Is it cost effective to get a certificate of genuineness when a stamp has a catalog value $100, or less, and the sale value may be half of that or less? And what if you have an uncataloged variety that is relatively minor, but important to your study of a given issue?
In other words, if the expertizing certificate costs $25 or more, why would anyone bother to pay a fee that is likely going to cost you a lot of your possible realization? What is the value of a certificate to begin with?
It is difficult to generalize on such an important subject. Every stamp is different in some respect from every other stamp. So, if one is of a high quality it might sell for more for more than its catalog value. Having its bona fides attested to by a recent certificate encourages buyers and bidders to see your item as worth their consideration.
Still, spending money to get an inexpensive stamp certified is risky at best, and in the sense that high bids are not guaranteed. For now, let’s leave the subject of money. Many requests for certificates are based upon the fact that collectors want to protect themselves by being certain that that the money that they are spending is for a genuine, unaltered stamp.
They have simply made a decision that only certified stamps will be acceptable for their collection, especially when such stamps have been known to have been doctored extensively or even counterfeited. Take for instance, the 1929 Kansas-Nebraska overprints.
Numerous examples of the stamps denominated 3¢ and up come through for expertizing regularly, despite the fact that the only examples that catalog for more than $100 are mint never-hinged 8¢ Kansas and 10¢ Nebraska stamps. Most of the rest don’t approach these figures.
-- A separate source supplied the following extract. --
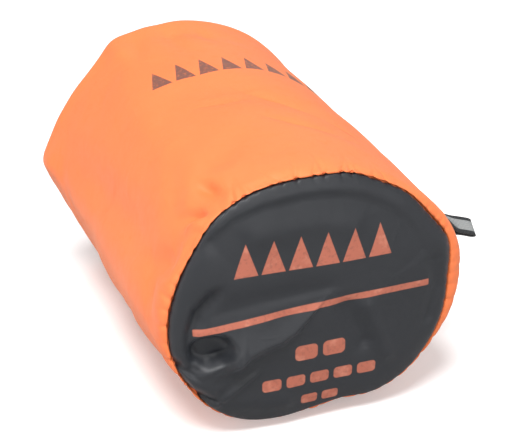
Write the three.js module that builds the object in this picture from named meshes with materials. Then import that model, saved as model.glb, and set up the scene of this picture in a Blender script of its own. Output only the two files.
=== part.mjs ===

However, the overprints are often suspect, and for peace of mind, getting these stamps certified provides a level of clarity that many collectors find attractive Some collectors may also feel that at some distant time when the stamps are to be sold, they will be more readily salable and perhaps the prices will have risen by then.
Many similar situations exist. Stamps with colors omitted are virtually unsalable to knowledgeable collectors—except “as is” and significantly discounted—without a certificate.
The higher the catalog value, the more important the certificate will be to a prospective buyer, and a seller who ignores that need is headed for many disappointing results, or a long wait for proceeds while the buyer puts the item “on extension,” meaning that the sale is not final until the stamp has been submitted for a certificate and a good certificate is forthcoming.